I described my problem a few weeks ago but I thought it was a lack of fuel supply. Well, I replaced the Holley Red pump with a Holley Blue. 

...that did no good. 

I think I'm going to rebuild the carb and replace the fuel rail. That way, I know I've got a fuel system that's 100% good to go.

What else could this be? I've heard timinig might be a problem...

What else?


----------



## Rukee (Feb 8, 2007)

We need more information, what kind of car, engine, what`s the problems your experiencing?


----------



## Nick! (May 12, 2008)

Did you consider the fuel filter?


----------



## 5hundo (Sep 10, 2007)

Nick! said:


> Did you consider the fuel filter?


Replaced it when I put the new pump on, so it's brand new...


----------



## 5hundo (Sep 10, 2007)

Rukee said:


> We need more information, what kind of car, engine, what`s the problems your experiencing?


1967 Le Mans with a 455 and a Holley 750...

It idles fine but as soon as I put a load on it, it dies.
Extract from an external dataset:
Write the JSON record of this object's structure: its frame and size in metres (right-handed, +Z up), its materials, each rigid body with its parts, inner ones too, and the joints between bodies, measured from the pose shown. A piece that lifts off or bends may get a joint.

I can even rev it up, without issue but as soon as I put it on the road, it dies on me. 

Vacuum system? Carb needs rebuild?

I dunno...


----------



## Rukee (Feb 8, 2007)

Looking down the throat of the carb, can you see it spray a steady stream of gas as you pump the throttle? In other words, is the accellerator pump working?


----------



## speedwrenchx10 (May 6, 2006)

What kind of ignition?If it is converted to GM hei distributor unplug vacuum advance hose and see if it will accelerate.The vacuum advance may be pulling the pick up coil wire apart causing no spark.Cover carb with hand when trying to rev if it helps could be lean.Rusted through suction side of fuel line can cause fuel pump to loose prime.Hope this helps.


----------



## 70455goat (Nov 5, 2007)

5hundo said:


> 1967 Le Mans with a 455 and a Holley 750...
> 
> It idles fine but as soon as I put a load on it, it dies. I can even rev it up, without issue but as soon as I put it on the road, it dies on me.
> 
> ...



A FEW IDEAS -
1. I had a bad coil that gave me similar indications. I had a points distributor and a stock coil. The coil would work fine until it got warm or when it was under a high spark condition. Then is would just quit working.

2. As basic as it seems, my son's chevelle had similar indications and it ended up being a clogged PCV valve. Idle is about all it could do. The engine couldn't breathe.

3. My 65 Impala SS had a similar problem and it ended up being a hairline crack in the distributor cap. I actually tore the whole engine apart and still didn't fix it. My next door neighbor came over and ripped the distributor cap off and put on a new one one and it ran perfect. I would have never thought of a crack in the cap.

4. Broken down plug wires also have caused me trouble before.

5. Check vacuum and where the vacuum is being pulled from on the carb. I am not an expert on which vacuum you are supposed to use (ported or manifold), but I know it made a difference when we were trying to get the chevelle running again, after the engine was rebuilt.

Good luck. I hate when I can't figure out what is going on.

Dale


----------